Jobs also had his share of flops. After the success of the Apple II and the first Macintoshes in the mid-1980s, there was the Lisa, named for his daughter. It was a disaster.
Then there was Apple in the office, another disaster. Apple printers, which didn't do well against HP models. In the early 1990s, there was the Newton, a kind of early iPad that came with a stylus that was supposed to interpret handwriting. It was so bad that Garry Trudeau satirized it in Doonesbury.
There were also assorted product glitches, manufacturing errors and challenges to other companies that failed. But Apple was able to prevail in the early 1990s when IBM nearly collapsed and by the time Jobs returned as CEO in 1997, it never looked back.

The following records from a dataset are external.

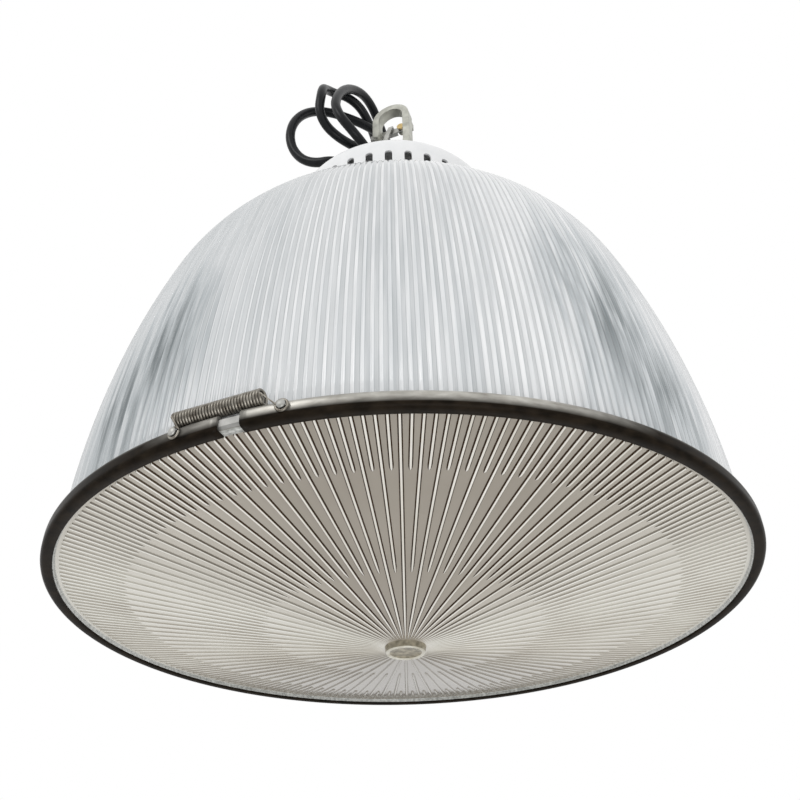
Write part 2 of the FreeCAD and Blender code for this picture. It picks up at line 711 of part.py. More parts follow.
def flat(u, w):
    """A point in the hook's own plane: u from tip to shank, w up."""
    return Vector(u, 0, w)


def jog_arcs(u, top, drop):
    """Two equal tangent arcs that bring the bar from u down to the axis within drop."""
    lean = math.atan2(u / 2, drop / 2)
    radius = math.hypot(u / 2, drop / 2) / (2 * math.sin(lean))
    first = Part.Arc(flat(u, top), flat(u - radius * (1 - math.cos(lean)), top - radius * math.sin(lean)),
                     flat(u / 2, top - drop / 2))
    second = Part.Arc(flat(u / 2, top - drop / 2),
                      flat(radius * (1 - math.cos(lean)), top - drop + radius * math.sin(lean)),
                      flat(0, top - drop))
    return [first.toShape(), second.toShape()]


def slab(face, back, front):
    """A face in the hook's plane thickened between two depths along +Y."""
    face = face.copy()
    face.translate(Vector(0, back, 0))
    return face.extrude(Vector(0, front - back, 0))


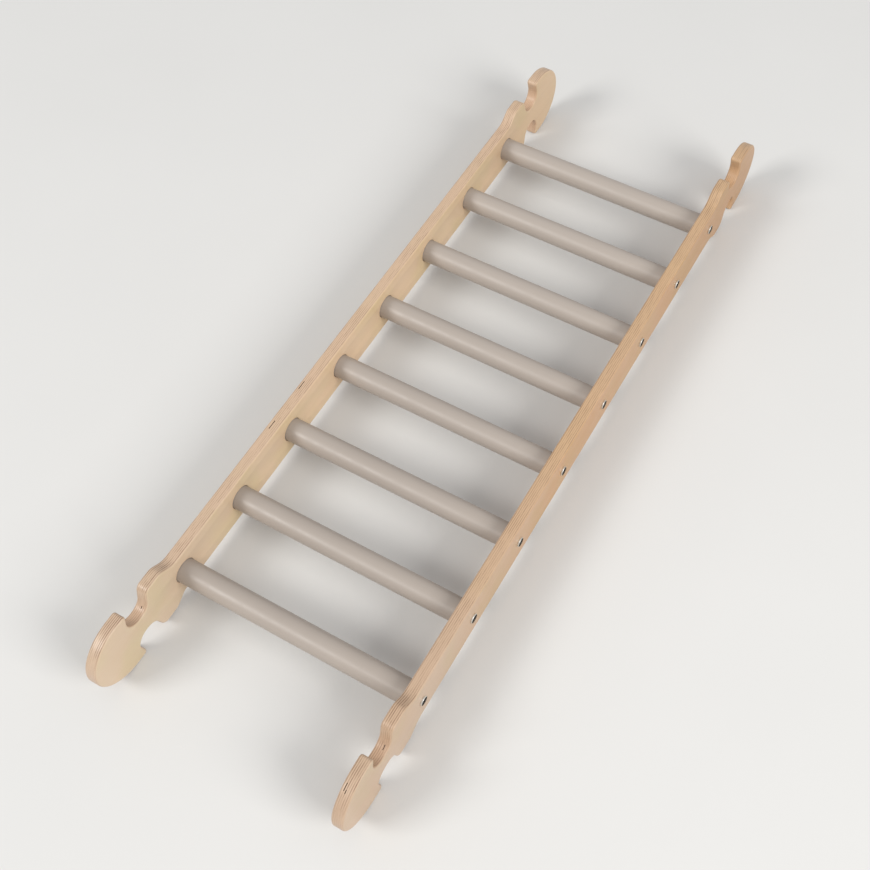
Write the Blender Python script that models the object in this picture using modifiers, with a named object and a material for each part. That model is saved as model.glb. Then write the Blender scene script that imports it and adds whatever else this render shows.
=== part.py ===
"""Hook-on monkey bars: a flat ladder of eight painted rungs between two plywood rails.

Units are metres and +Z is up. The ladder lies flat: the rungs run along X and the rails along Y.
The origin is on the floor, under the middle of the ladder. Each rail end is a head on a short neck
with a round hook notch above and below it. Each rung end sits in a blind socket in the rail, and a
bolt through the rail holds it by a threaded insert inside the rung.
"""
from math import atan2, ceil, cos, pi, radians, sin, sqrt, tan

import bmesh
import bpy
from mathutils import Vector

# Ladder
RUNG_COUNT = 8
RUNG_PITCH = 0.125
RUNG_DIAMETER = 0.035
CLEAR_WIDTH = 0.348          # between the rails' inner faces
GAP = 0.0003                 # left between pieces that touch

# Rail, a flat board on edge
RAIL_THICKNESS = 0.0175      # 18 mm nominal birch plywood
RAIL_HEIGHT = 0.074          # of the straight stretch
ARRIS_RADIUS = 0.0030        # the rounding along every edge of the board

# Rail end, in the rail's own plane: along = distance from mid-length, up = height over mid-height
SHOULDER_HALF_HEIGHT = 0.0515
NECK_HALF_HEIGHT = 0.0175
HEAD_HALF_HEIGHT = 0.057
HEAD_CENTRE = 0.557          # where the head's flat lands end and its round end starts
HEAD_LENGTH = 0.0605         # of the round end, past HEAD_CENTRE
END_CORNERS = (              # along, up, fillet radius
    (0.4505, RAIL_HEIGHT / 2, 0.025),
    (0.4715, SHOULDER_HALF_HEIGHT, 0.014),
    (0.5005, SHOULDER_HALF_HEIGHT, 0.011),
    (0.5100, NECK_HALF_HEIGHT, 0.017),
    (0.5485, NECK_HALF_HEIGHT, 0.018),
    (0.5395, HEAD_HALF_HEIGHT, 0.005),
)
FILLET_STEP = radians(20)
HEAD_STEPS = 9               # over a quarter of the head's round end

# Joint between rung and rail
SOCKET_DEPTH = 0.006
RUNG_CHAMFER = 0.0008
BOLT_DIAMETER = 0.006
BOLT_LENGTH = 0.030          # under the head
BOLT_HEAD_DIAMETER = 0.014
BOLT_HEAD_HEIGHT = 0.0022
BOLT_RIM_HEIGHT = 0.0015     # the head's straight side, under its rounded edge
BOLT_POINT_CHAMFER = 0.0006
HEX_ACROSS_FLATS = 0.004
HEX_DEPTH = 0.0019
INSERT_DIAMETER = 0.010
INSERT_LENGTH = 0.015
INSERT_RECESS = 0.0005       # below the rung's end face
INSERT_HOLE_DEPTH = 0.0215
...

Apple wasn't the first with an MP3 player, nor the first to offer web-based music downloads, nor a mobile phone, nor an easy-to-use handheld device. But Jobs studied what was in the market, used the feel and others in the company had for what makes electronics personal and came up with devices like iPod, iPhone and iPad, among others, which have humbled the music industry, the telecommunications makers and the global electronics makers.
That's because of Jobs' innate belief that the only purpose of computing technology and its benefits to make things personal.
The test of successor CEO Tim Cook will be to see if he can maintain Jobs' touch without his being around to personally guide the company. And after the inevitable, what happens to Apple in five, 10 and 20 years.
Timing, brains, guts, arrogance, focus on design and a deft touch: these are the legacies Jobs leaves Apple, the company. Jobs the innovator has already touched the entire planet.